I wonder in they prostrate themselves in prayer before and after selling the items in the same way they do when raping Yazidi women and children.

ISIS Executed 20 Men in Ancient Roman Amphitheater of Palmyra

Roman Amphitheatre at Palmyra

Palmyra is a UNESCO World Heritage site, and has been designated “endangered” since 2013 because of the Syrian civil war. There is evidence of continuous human occupation in the area from 7,500 BCE – stone tools have been found that date to that era. It entered the historical record around 2,000 BCE when, according to Wikipedia, “Puzur-Ishtar the Tadmorean agreed to a contract at an Assyrian trading colony in Kultepe.” As well as several other documents, it’s mentioned in the Bible, Torah and by Josephus in The Antiquities of the Jews. Palmyra became part of the Roman Empire around 14 CE during the reign of Tiberius. It became a Christian city in the early 4th century, then was annexed to the Rashidun caliphate in 634. It became wealthy during the Umayyad caliphate as a key trading post between east and west. Like most of the Middle East, it’s had a complex and interesting history.

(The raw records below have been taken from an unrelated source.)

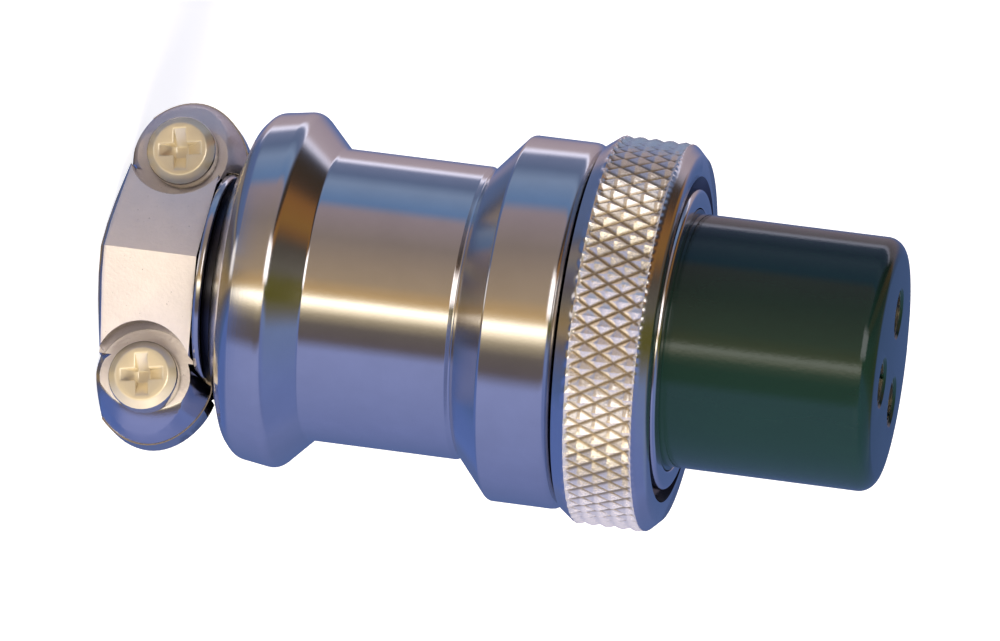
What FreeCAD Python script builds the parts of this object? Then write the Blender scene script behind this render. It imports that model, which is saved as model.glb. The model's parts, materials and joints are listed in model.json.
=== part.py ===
import FreeCAD, Part
import math
import os
from FreeCAD import Placement, Rotation, Vector

# Circular aviation plug for a cable, with three socket contacts. Millimetres.
# The axis of the plug is Z. The rear face of the cable clamp is at Z = 0 and
# the mating face looks up. The clamp is long in X and its screw heads face -Y.

# Fits between pieces
turning_fit = 0.08
screw_fit = 0.05
screw_pass_fit = 0.10
insert_fit = 0.04
contact_fit = 0.02
saddle_gap = 0.10
parting_gap = 0.06
nut_gap = 0.10

# Cable and its clamp
cable_bore_radius = 3.5
clamp_width = 4.85
clamp_rear_bow = 0.28
clamp_rear_flat = 1.2
parting_height = 0.20
screw_bore_gap = 2.15
ear_border = 0.65
ear_flare = 0.55
ear_chamfer = 0.2
spot_face_border = 0.75
saddle_eave_gap = 1.0
saddle_floor_height = 1.75
saddle_roof = 1.70
saddle_slope = 23.0
saddle_rear_rounding = 0.43
jaw_rim = 0.06
jaw_thickness = 3.2
jaw_ear_land = 1.4
jaw_ear_draft = 1.1
jaw_wall = 1.5

# Clamp screws, pan heads with a cross recess
screw_radius = 1.25
screw_tip_gap = 0.20
screw_head_radius = 1.72
screw_head_height = 1.25
screw_head_chamfer = 0.4
recess_width = 0.6
recess_turn = 10.0
recess_reach = 1.05
recess_depth = 0.75

# Back shell, outside, from the neck forward
neck_wall = 1.0
neck_disc_rise = 0.70
neck_disc_length = 0.30
neck_groove_length = 0.68
flange_back_drop = 1.33
flange_bevel_rise = 0.77
flange_bevel_length = 0.94
flange_edge_rise = 1.15
flange_edge_length = 0.54
flange_rise = 1.52
flange_rim_length = 1.80
flange_rim_chamfer = 0.25
flange_front_length = 1.45
barrel_length = 7.30
step_length = 0.20
band_cone_length = 1.66
band_wall = 1.94
band_length = 3.61
band_chamfer = 0.25

# Back shell, inside
shell_wall = 1.08
shell_thread_length = 4.4

# Locking screw through the band
locking_screw_radius = 0.95
locking_screw_slot_width = 0.35
locking_screw_slot_depth = 0.5

# Coupling nut
nut_wall = 1.50
nut_length = 4.59
nut_rear_drop = 0.50
nut_rear_chamfer = 0.69
nut_front_chamfer = 0.60
nut_flange_thickness = 1.0
nut_mouth_chamfer = 0.50
coupling_thread_depth = 0.54

# Collar that holds the insert
collar_wall = 0.55
collar_flange_reach = 0.39
collar_flange_gap = 0.10
collar_flange_thickness = 0.95
collar_recess = 0.20
collar_lip_reach = 0.57
collar_lip_thickness = 1.0

# Insert
insert_radius = 6.18
insert_reach = 10.48
insert_front_rounding = 0.88
insert_rounding_steps = 3
insert_land_step = 0.20
insert_tail_length = 2.0
keyway_width = 1.6
keyway_depth = 0.85
keyway_angle = 120.0
keyway_overlap = 2.0
ring_groove_depth = 0.50
ring_reach = 0.21
ring_thickness = 0.75
ring_mouth_angle = 80.0

# Contacts, each a split socket with a solder cup
contact_count = 3
contact_circle_radius = 2.6
contact_first_angle = 180.0
socket_radius = 1.15
socket_recess = 0.12
pin_radius = 0.93
pin_depth = 7.5
split_width = 0.25
split_depth = 5.0
cup_length = 3.4
cup_radius = 0.68
cup_depth = 2.8

# Places and heights in the clamp, with the parting just before the axis
screw_x = cable_bore_radius + screw_bore_gap
ear_top_radius = screw_head_radius + ear_border
ear_foot_radius = ear_top_radius + ear_flare
ear_station = clamp_rear_bow + ear_top_radius
spot_face_radius = screw_head_radius + spot_face_border
saddle_ridge_height = cable_bore_radius + saddle_roof
saddle_foot = -parting_height
jaw_top = saddle_foot + parting_gap
jaw_bottom = jaw_top + jaw_thickness
screw_length = saddle_floor_height + jaw_bottom - screw_tip_gap

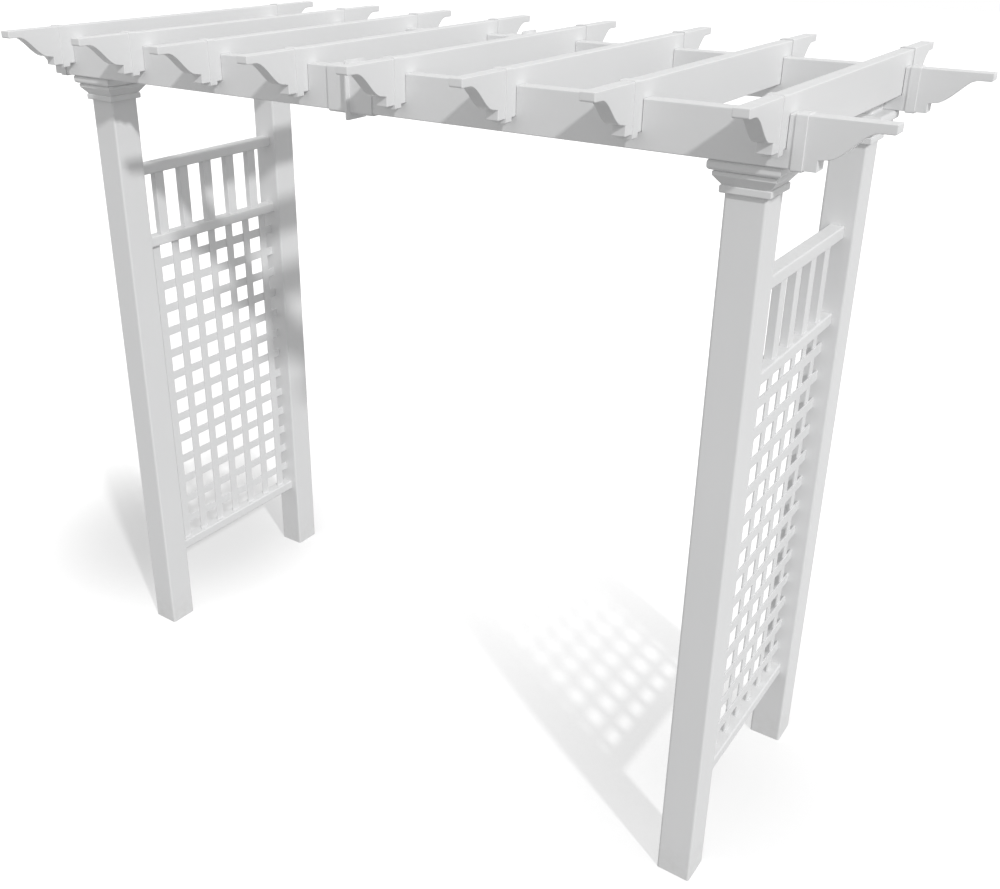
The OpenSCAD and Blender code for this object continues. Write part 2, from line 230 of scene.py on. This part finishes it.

In May, the Roman amphitheatre there was reportedly used in a sick parody of its history as the location of the shooting execution of twenty men before an audience. The men were accused of being supporters of the president of Syria’s regime.

The brutality of DAESH is personified in the torture and murder of Khaled al-Asaad. He deserves to be remembered for the millennia the artefacts he protected will last because of his bravery.